Дав решающее морское сражение, Франсиско де Альмейда отобрал Диу в 1509 г. у турок-оттоманов, и впоследствии город служил важнейшей стратегической базой в индоокеанских владениях Португальской империи. Перед боем де Альмейда убедил местного мусульманского правителя перейти на португальскую сторону и не содействовать единоверцам. Эта победа позволила португальцам еще более хозяйски распоряжаться мореплаванием в тамошних водах. Поэт Камоэнс увековечил и славное завоевание, и постыдное предательство в своих «Лузиадах»:
А юноша, воитель вдохновенный,
Флот Гуджарата к праотцам отправит.
Повсюду славен доблестью военной,
Собой второго Гектора он явит…
Король Камбея, войн страшась губительных
С могучим повелителем моголов,
Отдаст свой Диу, форт оборонительный,
Дружине Луза, к подвигам готовой [16].
Море тихо плескалось у подножия португальских укреплений, чья каменная кладка за несколько столетий приобрела горчично-свинцовый цвет. Крепость – подлинный шедевр оборонительной архитектуры: длинная пристань, двойные ворота, высеченный в диких скалах ров и двойная линия из семи бастионов. Каждый носит имя католического святого. Меж камней пробивалась наружу сорная трава, поблизости паслись дикие свиньи, стайки юных индийцев слонялись там же – начисто безразличные к историческим пояснениям на хинди и гуджарати. Они шумно и бесцельно бродили возле твердыни, по-видимому, не имея понятия о великом значении этой крепости, увенчанной одиноко высящимся белым крестом. Не продавалось никаких путеводителей ни на одном из языков, и входных билетов не продавалось, и даже привратника не было видно. Здешние португальские церкви – белые, массивные, с огромными готическими фасадами – тоже казались напрочь заброшенными: стены поблекли, заплесневели и шелушились. Можно было видеть и слышать, как осыпается штукатурка, если рядом хлопают голубиные крылья. Внутри церквей – если вы проникали внутрь, огибая по пути груды мусора, заросли белых роз и олеандров, – царили прохлада и полумрак. Все еще чувствовался аромат былых курений. Невольно хотелось помолиться о благополучном избавлении близких и любимых от буйства хлябей морских. Этим церквям всего несколько веков – однако, неухоженные и позабытые, храмы кажутся античными руинами: настолько чужды они всему, что их окружает ныне.

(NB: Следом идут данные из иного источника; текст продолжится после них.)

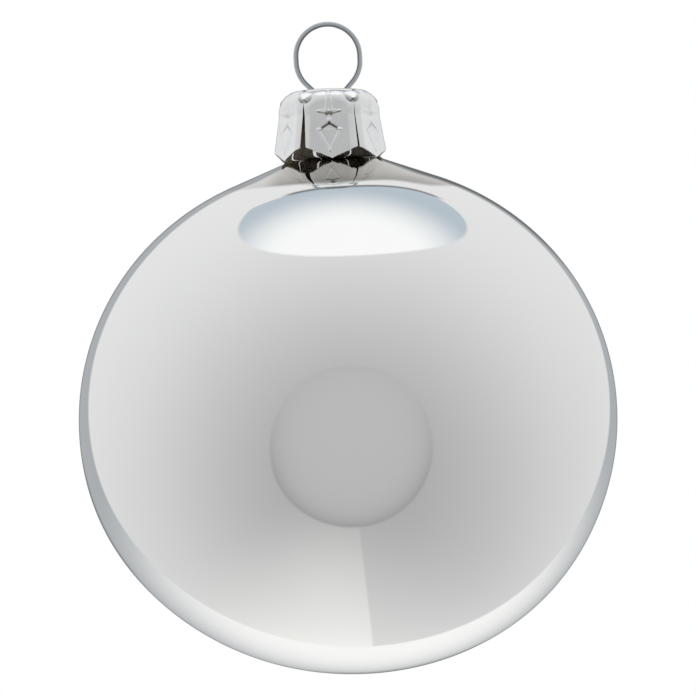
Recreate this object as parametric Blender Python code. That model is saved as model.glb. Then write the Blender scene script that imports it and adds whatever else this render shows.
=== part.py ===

Империи возникают и рушатся. Лишь идеи, порожденные ими, способны выжить, видоизмененные и приспособленные к нуждам людей, прежде живших под имперской властью. Португальцы принесли сюда немного идей – не считая католической веры, так неглубоко пустившей корни среди индусов и мусульман. Развалины печальны и по-своему прекрасны. Британцы же, напротив, принесли ощутимое развитие, создали порты и железные дороги, давшие возможность образоваться современному государству. Британцы принесли основные понятия о парламентской демократии, которыми индийцы, уже обладавшие коренной традицией веротерпимости и плюрализма, сумели успешно воспользоваться в собственных целях [17]. И в самом деле, сам индусский пантеон – многобожие – способствует состязанию истин, приводящему к свободе. Получается, что британцы, невзирая на все огрехи и пороки, помогли укрепить идеал индийского величия. А величие это, как вам скажет любой просвещенный индиец, немыслимо без моральной составляющей.
Сегодня влияние экономически расцветающей Индии способно распространяться и к западу, и к востоку только потому, что Индия кажется державой, дающей сосуществовать народам и вероисповеданиям, – является, если употребить избитую фразу, крупнейшей в мире демократической страной. Иными словами, Индия, несмотря на впечатляющий подъем экономики, всего лишь обычная развивающаяся нация, преодолевающая серьезнейшие невзгоды и обладающая минимумом внутренней гармонии. По счастью, силы индийской демократии смогли выжить в течение более чем 60 мятежных лет – свидетельством тому служит устойчивость коалиционных правительств, руководивших страной после того, как закончилась эра Партии конгресса. Похоже, силы эти стоят на ногах достаточно крепко, чтобы или отвергнуть кандидатуру, подобную Моди и жаждущую возглавить государство, или обезвредить его худшие порывы, если кандидат сумеет в один прекрасный день перебраться из Гандинагара в Нью-Дели. Церкви и бастионы Диу обратились руинами не оттого, что воплощали в себе некую идею, а оттого, что никакой идеи нет. Индия же сама превратилась в идею со времен Соляного похода, предпринятого Ганди в 1930 г. И управленческий гений Моди либо пойдет на службу этой идее, либо останется там же, где находится теперь. Во всех остальных областях Индостанского полуострова индусы менее склонны к религиозной и национальной розни, чем в Гуджарате, – и тут перед Моди возникает дилемма. После 28 ноября 2008 г., когда террористы, приплывшие морем из Пакистана, одновременно ударили по гостинице в Мумбае, по мавзолею Тадж-Махал и другим местам, индусы и мусульмане объединились и сплотились. Моди следовало бы рассматривать этот случай как предостережение.